The whole intention of the rule is to end gross misrepresentation of the actual listing being purchased. Not what couch exists at the time of photography.
As a responsible real estate photographer, I’m more concerned about the enforcement of clearly stated rule …
“5.05
By submitting Marketing Materials to the MLS® System the Member warrants to the Association that they have permission to use such Marketing Materials in that manner. Members shall only use Marketing Materials which they have created or purchased, including, but not limited to, all images, graphics, text, and photographs. Any permission to use such information must be provided by written consent.”
You really think agents will stop stealing my condo amenities photos from other listings even though it’s very very clearly stated not to? LOL.
Bryan Groulx
at 9:19 am
I personally feel there is a lot in your post that is your interpretation vs. actual established reality.
What is “legally binding” and won’t hold up in court in regards to measurements that “the buyer must verify” has been tested thousands of times in North American real estate court cases and local board tribunals … what is ruled is on a case-by-case basis.
Again, it all comes down to gross misrepresentation or wilful negligence. “Buyer must verify measurements” is a reasonable protective statement that HAS held up in cases where there is the most minor honest discrepancy.
When a listing is 700 square feet but the agent posts it as 1000…. obviously the misrepresentation has not held up in court. And many similar OREA hearings have resulted in penalties agent the listing agent as such, yes.
(Donald Trump called it “the worthless clause”)
Every board knows this which is why “square footage ranges” have been ALLOWED if not mandated.
And for the agents who wonder why MPAC square footage data is not mandatory on every listing eliminating the need for discrepancy statements when you bring in a a general floorplan measurer like me… some Ontario boards will not even ALLOW the MPAC data to be used.
Example…
https://s1.cdn.rahb.ca/rahbnews/wp-content/uploads/2020/09/TeranetFAQ.pdf
Why? I would interpret this as because historically many times the MPAC data could be successfully challenged as incorrect and they also don’t want to be liable.
All this does is always come down to in the end of everyone trying to shift liability off of each other.
My opinion is since all of our property values are literally dictated by MPAC square footage assessments, and they are a large entity, they should hold liability and agents should be allowed… encouraged… and mandated to city the MPAC values.
But this is not the case. It’s ridiculous in my personal opinion.
You want to try to hold a 3rd party basic measuring service of $150 accountable for exact square footage for a multi-million dollar real estate sale? But MPAC gets to wash their hands? C’mon.
The province of Alberta avoids this altogether…
https://www.reca.ca/licensees-learners/tools-resources/residential-measurement-standard/
Bryan Groulx
at 9:31 am
oh…. and one more thing since I’m on a rant.
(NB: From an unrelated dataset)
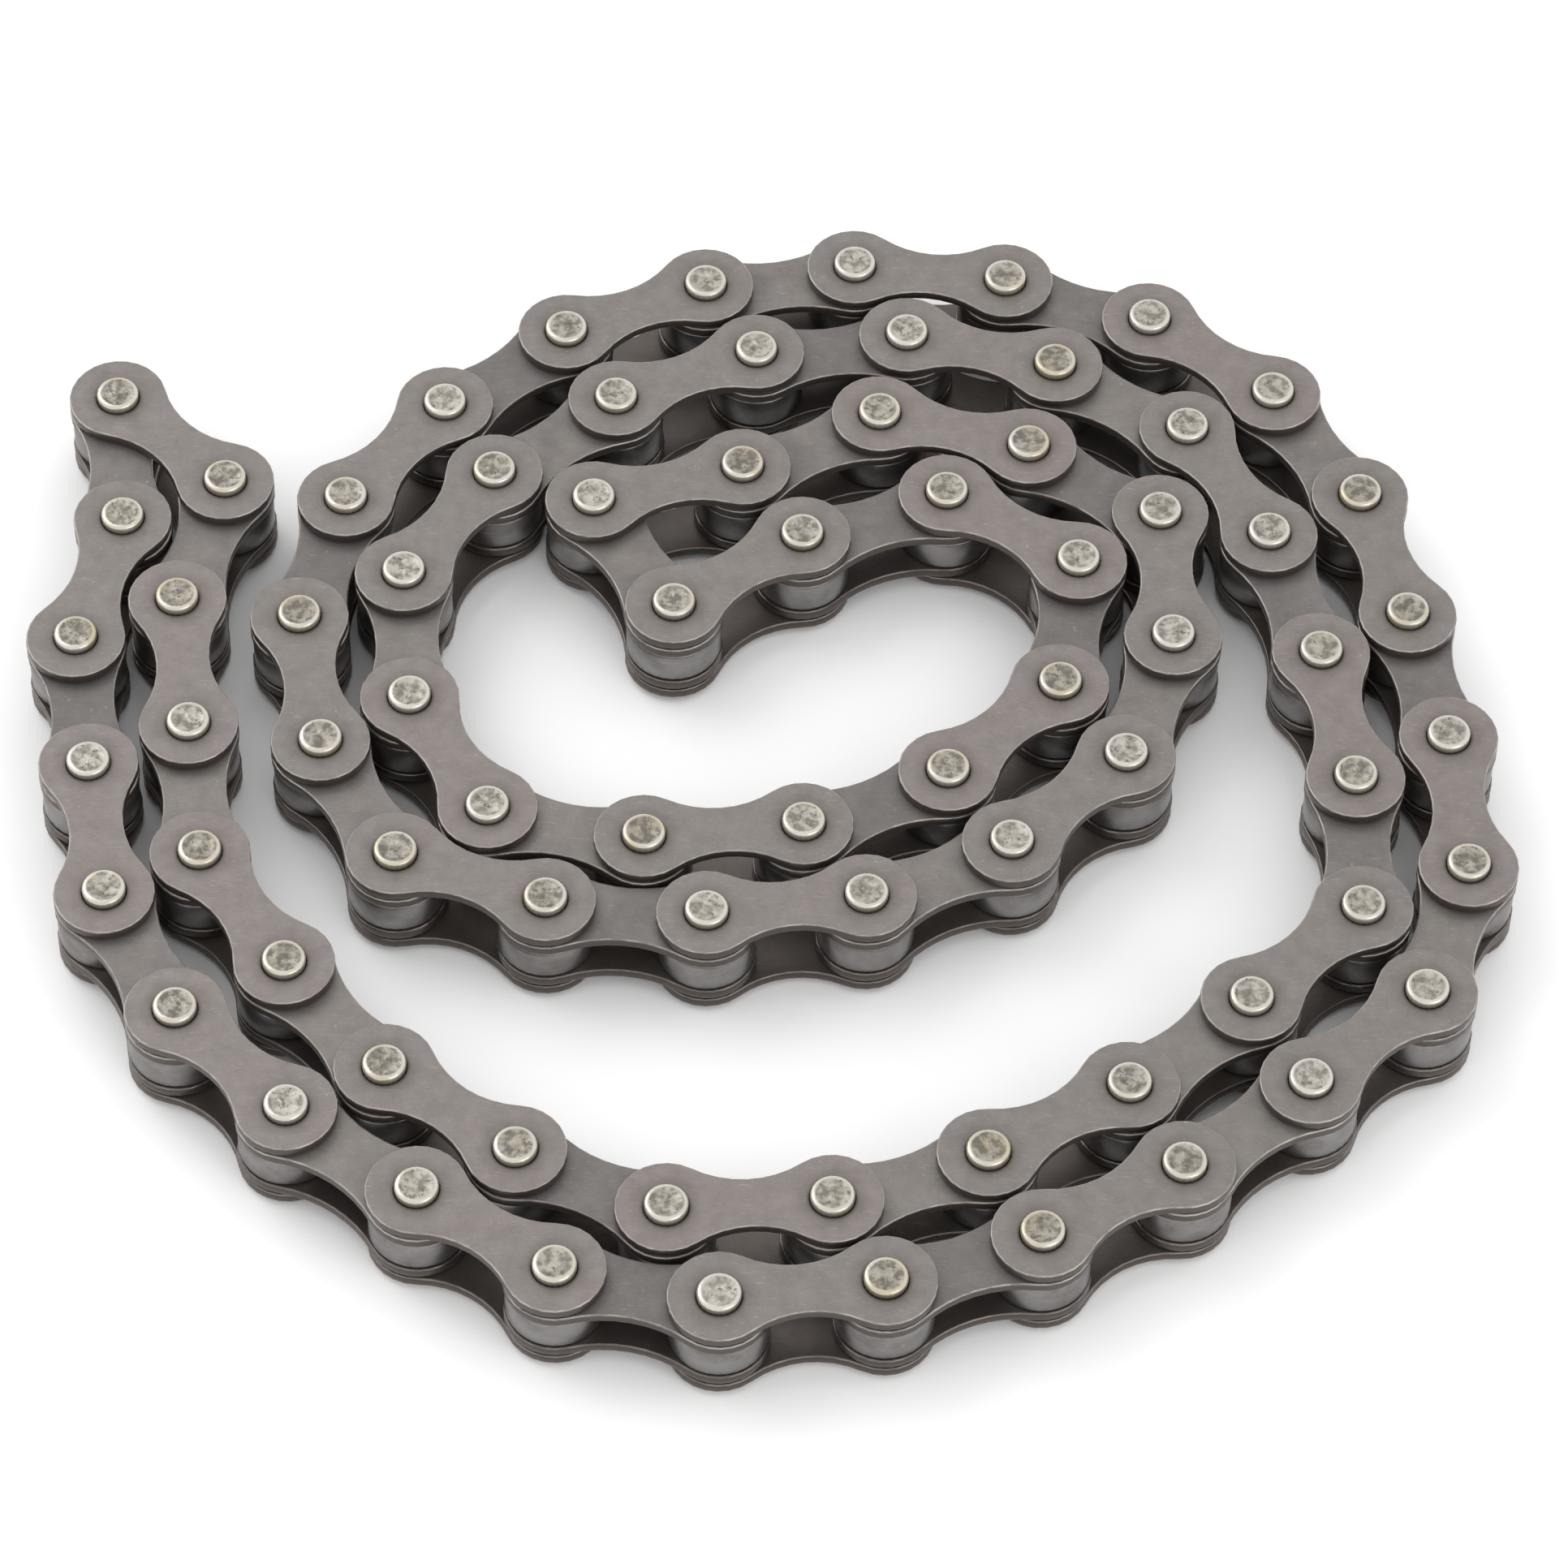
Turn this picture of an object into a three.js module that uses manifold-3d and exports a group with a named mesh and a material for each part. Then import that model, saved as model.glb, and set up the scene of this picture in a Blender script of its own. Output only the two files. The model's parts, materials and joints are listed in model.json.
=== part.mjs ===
// Drive chain of a motorcycle: an endless roller chain of 74 links, laid flat and
// wound up as a spiral of doubled strand. All pins stand along Z. Millimetres, with
// the origin under the middle of the wound chain, on the surface it lies on.
//
// Link k joins pin k to pin k + 1, and the last link closes the loop at pin 0. Even
// links are outer links: two plates riveted on two pins. Odd links are inner links:
// two plates pressed on two bushes, with a roller round each bush.

import * as THREE from 'three';
import { mergeVertices } from 'three/addons/utils/BufferGeometryUtils.js';
import Module from 'manifold-3d';

const wasm = await Module();
wasm.setup();

// Driving dimensions. Heights are measured both ways from the chain's mid-plane.
const pitch = 12.7;
const plateEndRadius = 4;
const outerWaist = 1.95;
const innerWaist = 2.4;
const innerPlate = { low: 1.65, high: 2.55 };
const outerPlate = { low: 2.8, high: 3.7 };
const pinRadius = 1.75;
const pinHalfLength = 4.4;
const pinChamfer = 0.3;
const bushRadius = 2.5;
const rollerRadius = 3.875;
const runningGap = 0.3;

// How many sides stand for a round: coarse in the plain links, finer in the two
// links that are split into their single pieces. A plain link has one solid core for
// a bush and its roller, just narrow enough to stay inside the ends of the plates.
const plainSides = { pin: 6, core: 8 };
const plainCoreRadius = 3.55;
const fineSides = { pin: 12, roller: 16 };
const endArcAngles = [-104, -52, 0, 52, 104];

// The resting shape: the heading of link 0, then the turn of each hinge in whole
// degrees seen from above, positive to the left, from pin 1 on.
const firstHeading = 36;
const innerRunTurns = [
  -14, -54, -65, -38, -19, -19, -18, -47, -27, -38, -17, -15, -15, -23, -18, -28,
  -13, -7, -10, -46, -4, -10, -10, -16, -28, -12, -14, -6, -27, 0, -22,
];
const outerFoldTurns = [62, 138, -19];
const outerRunTurns = [
  22, 1, 20, 16, 9, 3, 22, 18, 13, 10, 8, 4, 30, 22, 8, 3, 17, 20, 19, 13,
  16, 14, 15, 13, 23, 25, 20, 40, 15, 13, 17, 18, 28, 22, 54, 18, 42,
];

// Neighbouring links that lie locked between other strands share one node each.
const joinedRuns = [
  [3, 4], [5, 6], [7, 8], [9, 10], [11, 12], [13, 14], [15, 16], [18, 19], [20, 21],
  [22, 23], [24, 25], [26, 27], [28, 30], [58, 59], [60, 61], [62, 63], [64, 65],
  [66, 67], [68, 69], [70, 72],
];

// The endless chain is opened at two pins. There the outer link keeps only its pin
// heads, and the inner link keeps the middle of the pin.
const openPins = [0, 47];
const splitOuterLink = 42;
const splitInnerLink = 43;

const steel = (color, roughness) =>
  new THREE.MeshStandardMaterial({ color, roughness, metalness: 0.9 });
const outerPlateSteel = steel(0x6b625b, 0.42);
const innerPlateSteel = steel(0x5f5a55, 0.45);
const pinSteel = steel(0xb9b2a6, 0.3);
const bushSteel = steel(0x8d8a86, 0.35);
const rollerSteel = steel(0x9a9896, 0.25);

const along = (degrees, length) => {
  const angle = THREE.MathUtils.degToRad(degrees);
  return new THREE.Vector2(length * Math.cos(angle), length * Math.sin(angle));
};

// Pins by walking from link to link. The last pin is a pitch away from both of its
// neighbours, on the right of the line from one to the other.
function layOutPins() {
  const pins = [new THREE.Vector2()];
  let heading = firstHeading;
  for (const turn of [0, ...innerRunTurns, ...outerFoldTurns, ...outerRunTurns]) {
    heading += turn;
    pins.push(pins.at(-1).clone().add(along(heading, pitch)));
  }
  const gap = pins[0].clone().sub(pins.at(-1));
  const rise = Math.sqrt(pitch ** 2 - gap.lengthSq() / 4);
  const side = new THREE.Vector2(gap.y, -gap.x).setLength(rise);
  pins.push(pins.at(-1).clone().addScaledVector(gap, 0.5).add(side));
  const centre = new THREE.Box2().setFromPoints(pins).getCenter(new THREE.Vector2());
  return pins.map((pin) => pin.sub(centre));
}

const pins = layOutPins();
const linkCount = pins.length;
const pinAfter = (link) => (link + 1) % linkCount;
const isOuter = (link) => link % 2 === 0;

function headingOf(link) {
  return pins[pinAfter(link)].clone().sub(pins[link]).angle();
}

// A regular polygon round a pin of the link, flats on the given radius when it is a
// hole and corners on it when it is solid.
function round(x, radius, sides, isHole = false) {
  const reach = isHole ? radius / Math.cos(Math.PI / sides) : radius;
  const points = Array.from({ length: sides }, (_, i) =>
    along((360 * (i + 0.5)) / sides, reach).add(new THREE.Vector2(x, 0)));
  return isHole ? new THREE.Path(points) : new THREE.Shape(points);
}

// A chain plate seen from above: two round ends drawn in to a narrow waist.
function plateShape(waist, holes) {
  const points = [];
  for (const [x, facing] of [[pitch, 0], [0, 180]]) {
    for (const angle of endArcAngles) {
      points.push(along(facing + angle, plateEndRadius).add(new THREE.Vector2(x, 0)));
    }
    points.push(new THREE.Vector2(pitch / 2, facing === 0 ? waist : -waist));
  }
  const shape = new THREE.Shape(points);
  shape.holes.push(...holes);
  return shape;
}

function extrude(shape, low, high) {
  const settings = { depth: high - low, bevelEnabled: false };
  return new THREE.ExtrudeGeometry(shape, settings).translate(0, 0, low);
}

function solidOf(geometry) {
  const bare = geometry.clone();
  bare.deleteAttribute('normal');
  bare.deleteAttribute('uv');
  const merged = mergeVertices(bare, 1e-4);
  return new wasm.Manifold(new wasm.Mesh({
    numProp: 3,
    vertProperties: new Float32Array(merged.attributes.position.array),
    triVerts: new Uint32Array(merged.index.array),
  }));
}

// Faces that lie in one plane after a join are merged, which drops needless edges.
function geometryOf(solid) {
  const mesh = solid.asOriginal().simplify(1e-4).getMesh();
  const geometry = new THREE.BufferGeometry();
  geometry.setAttribute('position', new THREE.BufferAttribute(mesh.vertProperties, 3));
  geometry.setIndex(new THREE.BufferAttribute(mesh.triVerts, 1));
  return geometry;
}

// The pieces of a plain outer link, with its first pin at the origin and its second
// one along X. A pin that the chain is opened at keeps only its two heads.
function outerLinkParts(link) {
  const plate = plateShape(outerWaist, []);
  const parts = [
    extrude(plate, outerPlate.low, outerPlate.high),
    extrude(plate, -outerPlate.high, -outerPlate.low),
  ];
  for (const [x, pin] of [[0, link], [pitch, pinAfter(link)]]) {
    const outline = round(x, pinRadius, plainSides.pin);
    if (openPins.includes(pin)) {
      parts.push(extrude(outline, outerPlate.low, pinHalfLength));
      parts.push(extrude(outline, -pinHalfLength, -outerPlate.low));
    } else {
      parts.push(extrude(outline, -pinHalfLength, pinHalfLength));
    }
  }
  return parts;
}

// The pieces of a plain inner link, with each bush and its roller as one. A hole
// stays where the pin belongs to a link of another node.
function innerLinkParts(link, partners) {
  const ends = [[0, link, link - 1], [pitch, pinAfter(link), pinAfter(link)]];
  const parts = [];
  const holes = [];
  for (const [x, pin, neighbour] of ends) {
    const core = round(x, plainCoreRadius, plainSides.core);
    if (!partners.includes(neighbour) && !openPins.includes(pin)) {
      const hole = round(x, pinRadius + runningGap, plainSides.pin, true);
      core.holes.push(hole);
      holes.push(hole);
    }
    parts.push(extrude(core, -innerPlate.low, innerPlate.low));
  }
  const plate = plateShape(innerWaist, holes);
  parts.push(extrude(plate, innerPlate.low, innerPlate.high));
  parts.push(extrude(plate, -innerPlate.high, -innerPlate.low));
  return parts;
}

const chain = new THREE.Group();
chain.position.z = pinHalfLength;

// A group whose X axis runs along the link from its first pin.
function linkFrame(link) {
  const frame = new THREE.Group();
  frame.position.set(pins[link].x, pins[link].y, 0);
  frame.rotation.z = headingOf(link);
  frame.updateMatrix();
  return frame;
}

function addMesh(parent, name, geometry, material) {
  const mesh = new THREE.Mesh(geometry, material);
  mesh.name = name;
  parent.add(mesh);
  return mesh;
}

function linkName(link) {
  const kind = isOuter(link) ? 'outer' : 'inner';
  return `${kind}_link_${String(link).padStart(2, '0')}`;
}

// One node for a run of plain links, in the frame of its first link.
function addRun(first, last) {
  const links = Array.from({ length: last - first + 1 }, (_, i) => first + i);
  const frame = linkFrame(first);
  const toFrame = frame.matrix.clone().invert();
  const solids = links.flatMap((link) => {
    const parts = isOuter(link) ? outerLinkParts(link) : innerLinkParts(link, links);
    const placing = toFrame.clone().multiply(linkFrame(link).matrix);
    return parts.map((part) => solidOf(part.applyMatrix4(placing)));
  });
  const whole = solids.reduce((sum, solid) => sum.add(solid));
  const ends = [first, last].map((link) => String(link).padStart(2, '0'));
  const name = first === last ? linkName(first) : `links_${ends.join('_')}`;
  const material = isOuter(first) ? outerPlateSteel : innerPlateSteel;
  addMesh(frame, name, geometryOf(whole), material);
  chain.add(frame);
}

// A pin with chamfered heads, turned about its own axis.
function pinGeometry() {
  const upper = [
    new THREE.Vector2(pinRadius, pinHalfLength - pinChamfer),
    new THREE.Vector2(pinRadius - pinChamfer, pinHalfLength),
    new THREE.Vector2(0, pinHalfLength),
  ];
  const lower = upper.map((point) => new THREE.Vector2(point.x, -point.y)).reverse();
  const profile = [...lower, ...upper];
  return new THREE.LatheGeometry(profile, fineSides.pin).rotateX(Math.PI / 2);
}

function tubeGeometry(radius, bore, sides, halfLength) {
  const outline = round(0, radius, sides);
  outline.holes.push(round(0, bore, fineSides.pin, true));
  return extrude(outline, -halfLength, halfLength);
}

function addPlates(frame, name, waist, bore, { low, high }, material) {
  const holes = [0, pitch].map((x) => round(x, bore, fineSides.pin, true));
  const shape = plateShape(waist, holes);
  addMesh(frame, `${name}_top`, extrude(shape, low, high), material);
  addMesh(frame, `${name}_bottom`, extrude(shape, -high, -low), material);
}

// Two neighbouring links as their ten single pieces.
function addSplitLinks() {
  const outer = linkFrame(splitOuterLink);
  addPlates(outer, 'outer_plate', outerWaist, pinRadius + runningGap, outerPlate,
    outerPlateSteel);
  const inner = linkFrame(splitInnerLink);
  addPlates(inner, 'inner_plate', innerWaist, bushRadius + runningGap, innerPlate,
    innerPlateSteel);
  for (const [x, end] of [[0, 'a'], [pitch, 'b']]) {
    addMesh(outer, `pin_${end}`, pinGeometry(), pinSteel).position.x = x;
    const bush = tubeGeometry(bushRadius, pinRadius + runningGap, fineSides.pin,
      innerPlate.high);
    addMesh(inner, `bush_${end}`, bush, bushSteel).position.x = x;
    const roller = tubeGeometry(rollerRadius, bushRadius + runningGap,
      fineSides.roller, innerPlate.low - runningGap);
    addMesh(inner, `roller_${end}`, roller, rollerSteel).position.x = x;
  }
  chain.add(outer, inner);
}

let next = 0;
while (next < linkCount) {
  const [first, last] = joinedRuns.find((run) => run[0] === next) ?? [next, next];
  if (first !== splitOuterLink && first !== splitInnerLink) addRun(first, last);
  next = last + 1;
}
addSplitLinks();

export default chain;
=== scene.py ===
"""An endless roller chain, wound up flat, built plate by plate and pin by pin."""

import json
import math
import random

import bmesh
import bpy
from mathutils import Matrix, Vector

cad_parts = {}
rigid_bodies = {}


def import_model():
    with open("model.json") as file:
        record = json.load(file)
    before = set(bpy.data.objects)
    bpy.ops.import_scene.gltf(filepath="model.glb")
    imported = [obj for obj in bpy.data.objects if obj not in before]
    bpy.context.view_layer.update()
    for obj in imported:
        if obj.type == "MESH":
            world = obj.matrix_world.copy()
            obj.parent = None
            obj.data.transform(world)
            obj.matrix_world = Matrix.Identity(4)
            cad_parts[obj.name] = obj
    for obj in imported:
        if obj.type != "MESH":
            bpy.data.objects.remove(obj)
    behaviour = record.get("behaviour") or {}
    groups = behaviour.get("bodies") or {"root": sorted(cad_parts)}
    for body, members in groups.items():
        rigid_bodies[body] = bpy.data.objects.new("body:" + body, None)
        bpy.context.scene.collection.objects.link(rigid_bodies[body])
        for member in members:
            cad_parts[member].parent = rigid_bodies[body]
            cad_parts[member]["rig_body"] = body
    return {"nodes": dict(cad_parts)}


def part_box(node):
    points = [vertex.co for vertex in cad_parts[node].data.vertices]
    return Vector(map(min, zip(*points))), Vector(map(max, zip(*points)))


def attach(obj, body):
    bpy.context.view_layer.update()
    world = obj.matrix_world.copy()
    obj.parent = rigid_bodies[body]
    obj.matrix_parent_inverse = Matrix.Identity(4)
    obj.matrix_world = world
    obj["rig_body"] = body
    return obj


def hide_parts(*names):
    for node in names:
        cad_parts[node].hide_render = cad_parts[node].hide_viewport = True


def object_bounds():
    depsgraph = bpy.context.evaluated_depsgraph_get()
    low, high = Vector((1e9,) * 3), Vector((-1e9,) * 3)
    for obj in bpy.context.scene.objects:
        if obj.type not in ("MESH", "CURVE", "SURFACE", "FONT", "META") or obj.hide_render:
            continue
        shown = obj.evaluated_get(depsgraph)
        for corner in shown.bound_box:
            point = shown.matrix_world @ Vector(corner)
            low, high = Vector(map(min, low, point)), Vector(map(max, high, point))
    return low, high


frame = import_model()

bl_info = {
    "name": "Roller Chain",
    "version": (1, 0, 0),
    "blender": (4, 5, 0),
    "location": "View3D > Sidebar > Chain",
    "description": "Builds the plates, pins, bushes and rollers of a wound roller chain",
    "category": "Object",
}

MM = 0.001
CAD_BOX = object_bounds()
LOW, HIGH = (Vector(corner) for corner in CAD_BOX)
MIDDLE = (LOW.z + HIGH.z) / 2
HALF_HEIGHT = (HIGH.z - LOW.z) / 2
PIN_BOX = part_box("pin_a")
BUSH_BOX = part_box("bush_a")
OUTER_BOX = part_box("outer_plate_top")
INNER_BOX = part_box("inner_plate_top")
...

To anyone who thinks “buyers agent is responsible for verifying all measurements” is not enforceable….
I can anecdotally cite an OREA tribunal hearing from 6 years ago where the BUYERS AGENT was reprimanded for not verifying and discovering an incorrect square footage value that the LISTING agent was negligent in posting as part of the listing.
The buyer of the listing filed a complaint with OREA and the agents on BOTH ends of the sale had to pay a fine and undergo a compliance training course.
That’s how whacked out and arbitrary this system is.